We believe that the private sector should spearhead growth and this is why we are seeking to attract more British companies here, and to see them operate in a wider range of sectors.
What are the key priorities of your government?
The President gave us three priorities: to ensure peace and security, to attain national reconciliation and to rebuild and boost the economy.
Concerning the first objective, the insecurity indicators show that we are close to normalisation.
We have also worked intensely on strengthening international security, which is why President Ouattara visited a dozen Economic Community of West Africa (ECOWAS) member countries soon after taking power. This policy bore fruit, since he was unanimously elected Chair of ECOWAS.
Regarding the objective of national reconciliation, we have put in place the Commission for Dialogue, Truth and Reconciliation, based in part on the example set by Nelson Mandela. Indeed, Archbishop Desmond Tutu came here to exchange on the South African experience. One key point is to listen to victims and to grant them justice. Another key point is that even though there might be an amnesty in some cases, we will not decree a general amnesty.
The third objective is to relaunch the economy. The GDP growth rate dipped by 4.5 per cent in 2011, the year of the end of the crisis, but the following year, the economy bounced back with a 9.8 per cent growth rate. This shows we are on track.
What are the main sectors targeted by the National Development Plan (NDP)?
Our objective is to have 60 per cent of the investments planned in the NDP coming from the private sector, both national and international. For its part, the State will invest in major infrastructure projects in energy, transport, communication and utilities, in partnership with private operators.
Agriculture is obviously a key sector and here again, we are seeking greater involvement of the private sector. We recently adopted the National Programme for Investment in Agriculture, for a total of some $4 billion, of which 60 per cent is set to come from the private sector.
Other key sectors are oil and gas, mines, services, and tourism.
What is the amount of investment needed in infrastructure?
Our development plan for infrastructure for the period 2012-2015 sets an overall investment of CFA76 billion [$158.4 million] coming from both the public and private sectors.
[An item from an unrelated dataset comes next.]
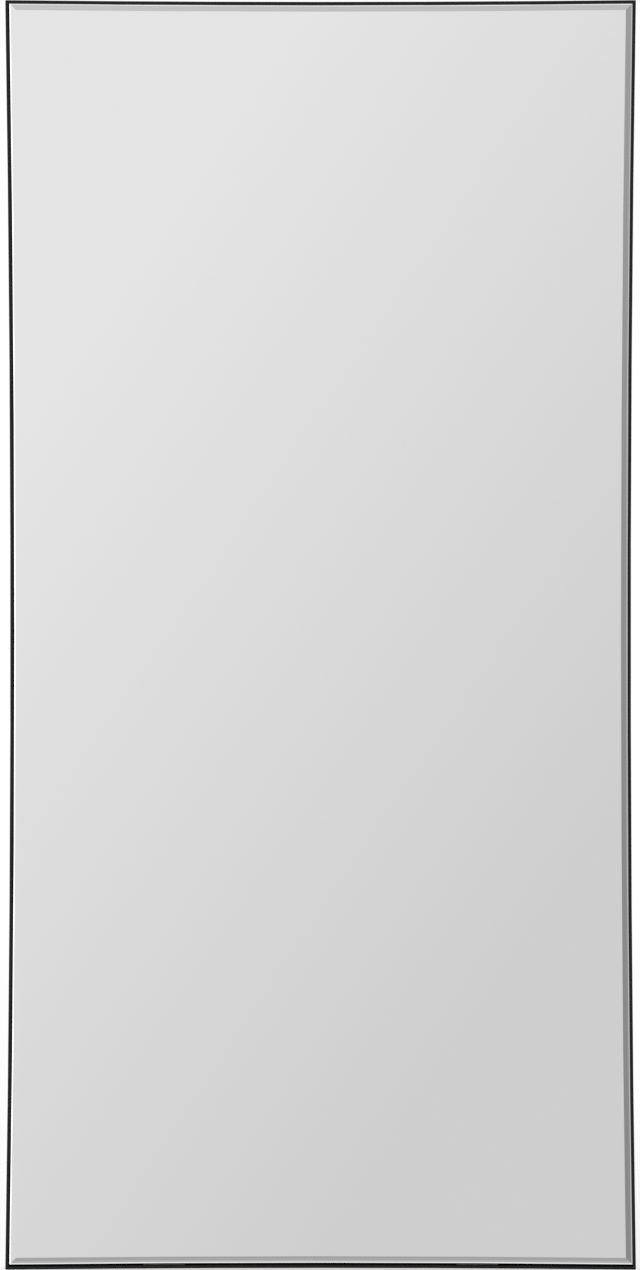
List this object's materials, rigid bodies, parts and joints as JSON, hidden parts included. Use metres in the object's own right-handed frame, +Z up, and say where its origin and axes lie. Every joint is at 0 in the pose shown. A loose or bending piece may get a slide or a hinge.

The amount of public investment has been set at $8.6 billion. We presented this plan at the consultative group meeting in Paris in December 2012, in which President Ouattara took part, and requested that half of this amount, $4.3 billion, be financed by our development partners. But they found our plan so interesting that they committed to finance $8 billion.
We presented 114 projects, out of which 60 come from the private sector and 54 from the public sector. Concerning the private sector, 80 per cent of the commitments were already engaged. The consultative group was to examine the remaining part. The investment rate has already increased from 7 per cent to 13.6 per cent, and our objective is to reach 23-25 per cent by 2015.
The state for its part invests significantly in roads, motorways, hydroelectric dams such as the Soubré dam, ports and airports.
What is your key message to foreign investors, in particular those from the UK?
Things are moving fast, and we are urging investors to come here without delay because Africa is really the new frontier now. West Africa in particular is a hub of some 300 million inhabitants with a fast-growing economy. I believe that Africa will surprise the world. Côte d'Ivoire will surprise the world, and Africa will follow.